The film debuted at Sundance in January. It stars Screen Star of Tomorrow 2019 Sam Adewunmi as the older Femi, with Tai Golding as the younger version and Gbemisola Ikumelo as Femi’s mother. Another Screen Star of Tomorrow, Mdhamiri Á Nkemi, is editor on the film.
NFTS graduate Amoo’s debut, A Moving Image, grossed £6,234 through Verve Pictures in spring 2017.
Other films about the African diasporic experience in London include Saul Dibb’s Bullet Boy (2004, opened: £140,332, closed: £456,453) and Julian Henriques’ Babymother (1998, opened: £19,200, closed: £62,928).
Double-helping of horror
Twentieth Century Fox opened Matt Bettinelli-Olpin and Tyler Gillett’s comedy-horror Ready Or Not on Wednesday (September 25). In the film, a bride’s wedding night takes a sinister turn when her eccentric new in-laws force her to take part in a terrifying game.
The directing duo previously helmed horror Devil’s Due, which opened in January 2014 to £1m and ended on £2.1m.

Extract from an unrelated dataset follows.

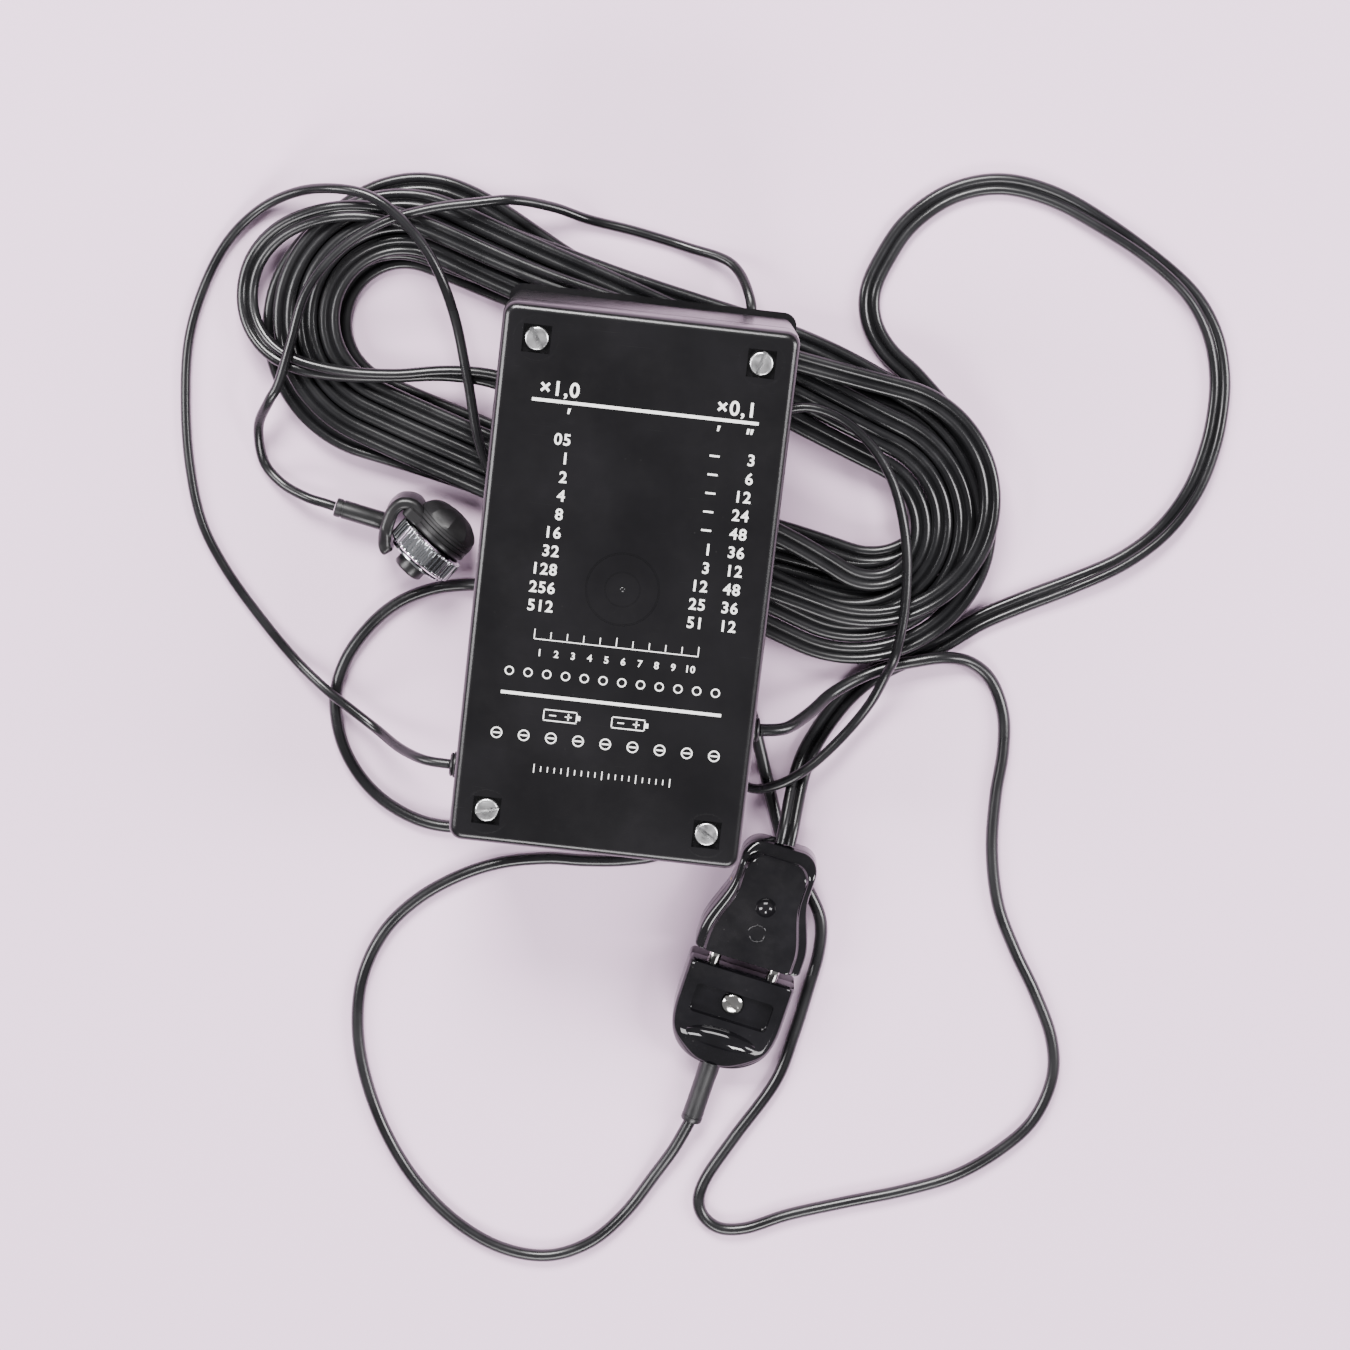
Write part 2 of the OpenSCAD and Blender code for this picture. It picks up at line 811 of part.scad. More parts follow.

Ready Or Not stars Samara Weaving (best known for Netflix serie Orange Is The New Black) and debuted at Canada’s Fantasia International Film Festival. It was first seen in the UK at London’s FrightFest in August.
A horror rival to the film will be Blumhouse Productions’ latest film, Jacob Estes’ Don’t Let Go, starring David Oyelowo as a man who believes his family have been murdered, until he receives a call from his niece.
Estes’ only UK release to date is crime drama Mean Creek in 2005, which started with £32,072 and ended on £166,312
The record UK gross for a production by horror specialists Blumhouse is the £11.4m of 2017’s Split, the second part of M. Night Shyamalan’s trilogy. They also produced Glass, which hit £11m earlier this year; and Get Out, which made £10.4m in 2017.
Jamie Bell has Skin in the game
Lionsgate is releasing Guy Nattiv’s Skin, a crime drama starring Jamie Bell as a man who turns his back on the white supremacists who raised him.
The film launched as a Special Presentation at Toronto 2018, where it won the FIPRESCI prize.
Nattiv previously directed a short of the same name, which won the Oscar for best live-action short at the 2019 Oscars. The two films are not connected.
His first feature Strangers launched at Jerusalem Film Festival in 2008 before going to Sundance and Tribeca, while 2010 drama The Flood debuted at Haifa Film Festival before appearing in Berlin’s Generation strand the following year.
As well as a supporting role in 2019’s Rocketman (opened: £5.3m, closed: £23.2m), Bell’s recent credits include 2017’s Film Stars Don’t Die In Liverpool (opened: £236,317, closed £1.1m) and 2015’s Fantastic Four (opened: £2.7m, closed: £6.2m).
Documentary releases
In the documentary sector, Curzon has Nanfu Wang’s One Child Nation about the untold history of China’s one-child policy. It won the grand jury prize in the world cinema documentary competition on its debut at Sundance this year and scored many subsequent prizes including the Tim Hetherington Award at Sheffield Doc/Fest in June.
Dogwoof is opening Richard Ladkani’s Sea Of Shadows, a documentary about the hunting of the vaquita – the world’s smallest breed of whale – by Mexican cartels and Chinese mafia.
The Institue of Contemporary Art is distributing Adele Tulli’s Berlin 2019 title Normal, which looks at gender construction in contemporary Italian life.
Hotel Mumbai getting dual release
Dev Patel stars in Sky Cinema’s Hotel Mumbai, an action drama about the terrorist attacks in the Taj Hotel in Mumbai. The film will be available on Sky Movies as well as in select theatres via Altitude from September 27.
Phoenix Productions has Polish historical drama Pilsudski; B4U Network has Bengali drama Password; while Stronghold is releasing Martha Pinson’s war veteran drama Tomorrow, with a cast including the UK’s Stephen Fry and Paul Kaye.
Event cinema releases this week include rep screenings of The Third Man on Sunday 29, while National Theatre Live screened Richard Bean’s play One Man, Two Guvnors on Thursday 26.
Barring a surprise result, Downton Abbey is likely to keep its crown for the third weekend in a row. It had grossed £13.2m as of last weekend.
Further key holdovers include Brad Pitt in Ad Astra, horror sequel It: Chapter Two, and Jennifer Lopez in Hustlers.